Detroit’s Barbara Ann Karmanos Cancer Institute has snared a four-year, $1.23 million grant renewal from the U.S. Department of Defense to keep its membership in the prestigious Prostate Cancer Clinical Trials Consortium (PCCTC) program.
Karmanos, a member of the consortium since 2008, was one of only seven sites funded this year, down from 11 sites in 2013. Leading the institute’s involvement in the consortium will be Dr. Elisabeth Heath, who heads the genitourinary oncology multidisciplinary team at Karmanos.

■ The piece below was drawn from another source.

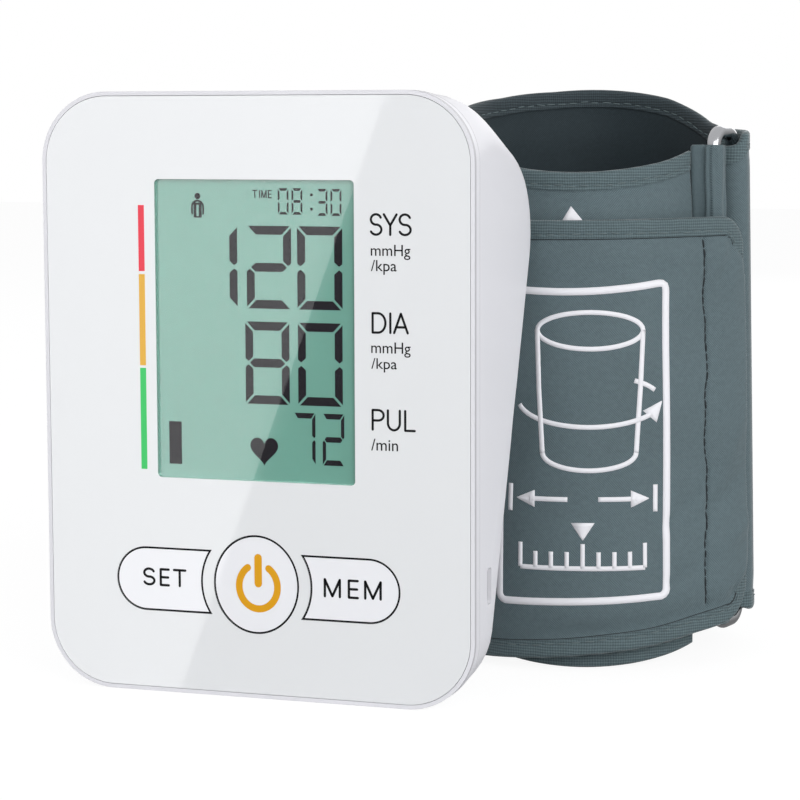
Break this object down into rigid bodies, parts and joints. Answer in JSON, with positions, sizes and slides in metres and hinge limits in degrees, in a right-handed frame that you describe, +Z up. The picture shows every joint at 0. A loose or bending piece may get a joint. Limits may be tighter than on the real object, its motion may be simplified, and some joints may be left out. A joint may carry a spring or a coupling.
{
  "type": "blood pressure monitor",
  "caption": "Upper-arm blood pressure monitor: wedge case with glossy face, display and press keys, beside a rolled fabric arm cuff with a steel ring.",
  "frame": {"origin": "middle of the front cover's flat lower edge, on which the monitor stands", "axes": "+X to the right across the face, +Y from the face to the back, +Z up"},
  "size_m": [0.1519, 0.1259, 0.1405],
  "materials": {
    "case_white": "fine satin moulded ABS",
    "panel_gloss": "gloss acrylic, white backing",
    "window_clear": "clear gloss acrylic",
    "lcd": "grey green liquid crystal glass",
    "light_guide": "milky light guide",
    "inner_plastic": "plain moulded plastic",
    "board": "green solder mask",
    "steel": "stamped and drawn steel",
    "chrome_wire": "polished wire",
    "dark_plastic": "black moulded plastic",
    "cell_skin": "printed steel can",
    "rubber_grey": "moulded rubber",
    "silicone": "translucent silicone",
    "cuff_cloth": "slate grey green twill",
    "loop_cloth": "brushed loop",
    "hook_tape": "moulded hook tape",
    "bladder_film": "welded film"
  },
  "bodies": {
    "monitor": {"front_cover": "case_white", "face_panel": "panel_gloss", "display_window": "window_clear", "lcd_glass": "lcd", "backlight": "light_guide", "lcd_frame": "inner_plastic", "contact_strip": "silicone", "main_board": "board", "key_switches": "dark_plastic", "buzzer": "dark_plastic", "usb_socket": "steel", "pressure_sensor": "dark_plastic", "pump_motor": "steel", "pump_head": "dark_plastic", "release_valve": "steel", "air_manifold": "silicone", "air_socket": "inner_plastic", "rear_cover": "case_white", "battery_contacts": "steel", "battery_cell_1": "cell_skin", "battery_cell_2": "cell_skin", "battery_cell_3": "cell_skin", "battery_cell_4": "cell_skin", "rubber_feet": "rubber_grey", "case_screws": "steel"},
    "power_button": {"power_button": "panel_gloss"},
    "set_button": {"set_button": "panel_gloss"},
    "mem_button": {"mem_button": "panel_gloss"},
    "battery_door": {"battery_door": "case_white"},
    "cuff": {"cuff_band": "cuff_cloth", "air_bladder": "bladder_film", "hose_port": "dark_plastic", "cuff_strap": "cuff_cloth", "loop_patch": "loop_cloth", "hook_patch": "hook_tape", "steel_ring": "chrome_wire", "ring_sleeve": "cuff_cloth"}
  },
  "joints": [
    {"name": "power_press", "type": "slide", "parent": "monitor", "child": "power_button", "axis": [0, 1, 0], "range_m": [0, 0.0005], "stiffness_N_per_m": 600},
    {"name": "set_press", "type": "slide", "parent": "monitor", "child": "set_button", "axis": [0, 1, 0], "range_m": [0, 0.0005], "stiffness_N_per_m": 600},
    {"name": "mem_press", "type": "slide", "parent": "monitor", "child": "mem_button", "axis": [0, 1, 0], "range_m": [0, 0.0005], "stiffness_N_per_m": 600},
    {"name": "door_slide", "type": "slide", "parent": "monitor", "child": "battery_door", "axis": [0, 0.342, 0.9397], "range_m": [0, 0.062]},
    {"name": "cuff_slide", "type": "slide", "parent": "monitor", "child": "cuff", "axis": [1, 0, 0], "range_m": [0, 0.12]}
  ]
}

“African-American men face numerous socioeconomic, religious and health barriers to participating in clinical trial-based therapy,” Heath said in a press release. “By increasing trial opportunities and resources within an accessible healthcare system located in a predominantly African-American community such as Detroit, my colleagues and I strive to improve clinical trial access and overcome some of the other potential barriers to clinical trial enrollment for African-Americans.”
One of the major concerns in prostate cancer research is the incidence disparity between black and white men. African-Americans are 1.6 times more likely to get prostate cancer and 3.4 times more likely to die from it than white men. In addition, African-Americans often have higher prostate-specific antigen (PSA) levels as well as more advanced disease.

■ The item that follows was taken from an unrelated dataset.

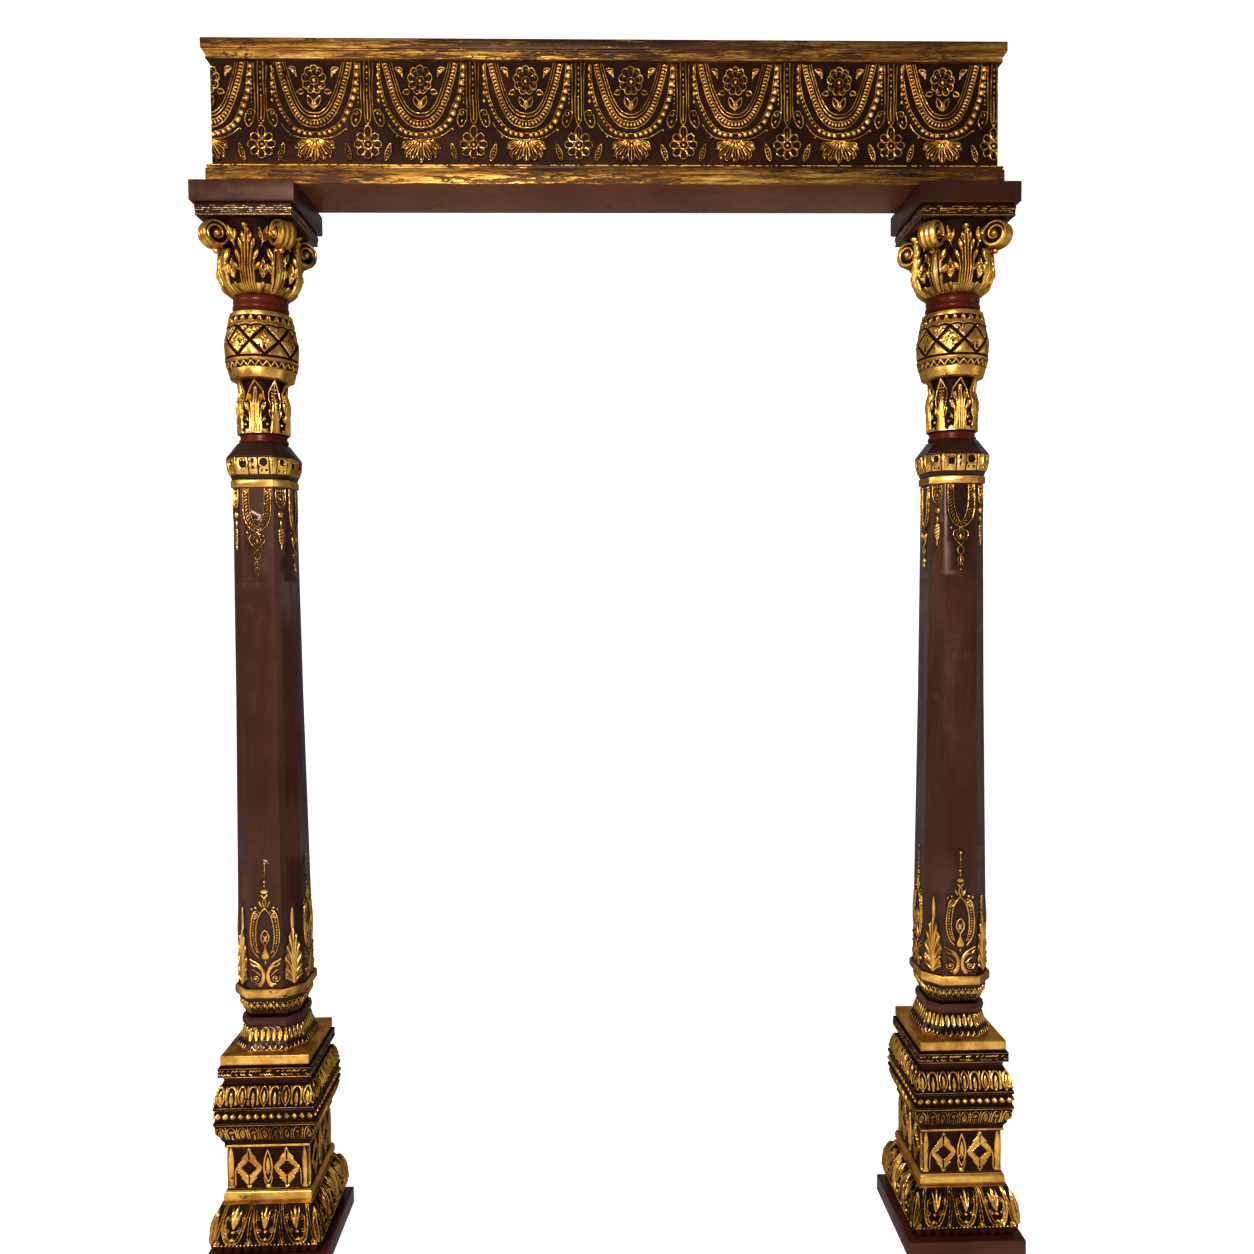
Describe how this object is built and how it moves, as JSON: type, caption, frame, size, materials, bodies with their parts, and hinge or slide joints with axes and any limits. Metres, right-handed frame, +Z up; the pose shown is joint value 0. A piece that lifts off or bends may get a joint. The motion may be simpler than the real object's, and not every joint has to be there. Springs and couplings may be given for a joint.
{
  "type": "carved wooden entrance arch",
  "caption": "Carved wooden entrance arch: columns on carved pedestals with leaf capitals carry a lintel with a swag frieze, in red-brown lacquer and antique gold.",
  "frame": {"origin": "on the floor, midway between the columns and midway through their depth", "axes": "+Z up, +X to the right seen from the front, front of the arch towards -Y"},
  "size_m": [1.7992, 0.26, 2.65],
  "materials": {
    "lacquer": "glossy dark red-brown lacquer",
    "gilding": "antique gold leaf, rubbed through to the dark wood",
    "gilded_carving": "carved wood, gold on the ridges and dark brown in the recesses"
  },
  "bodies": {
    "root": {"left_plinth": "lacquer", "left_pedestal": "gilded_carving", "left_pedestal_cap": "gilding", "left_shaft": "lacquer", "left_neck": "gilded_carving", "left_capital": "gilded_carving", "left_abacus": "lacquer", "right_plinth": "lacquer", "right_pedestal": "gilded_carving", "right_pedestal_cap": "gilding", "right_shaft": "lacquer", "right_neck": "gilded_carving", "right_capital": "gilded_carving", "right_abacus": "lacquer", "lintel_bottom_board": "gilding", "lintel_frieze_beam": "gilded_carving", "lintel_top_board": "gilding"}
  },
  "joints": []
}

Karmanos researchers are working to better understand contributing factors for this disparity, including poverty, inadequate access to prostate screening and reasons behind these disparities by looking into the factors that could potentially contribute to this disparity – including socioeconomic factors, access to prostate screening and racial differences in cancer biology.
Yet this disparity isn’t sustained across participation in clinical trials.
“We want to fully encourage African-American men who have prostate cancer to consider taking part in a clinical trial,” said Heath. “Many times, clinical trials provide the best options for patients who have exhausted other therapeutic avenues. Clinical trials also provide treatment that’s as good as standard of care. And, by participating in a clinical trial, African-American cancer patients can pave the way for the development of therapies that will benefit future prostate cancer patients.”
Heath will work with a co-principal investigator — Dr. Ulka Vaishampayan, director of the Eisenberg Center for Translational Therapeutics — as well as two co-investigators at Karmanos, Dr. Isaac Powell and Lance Heilbrun.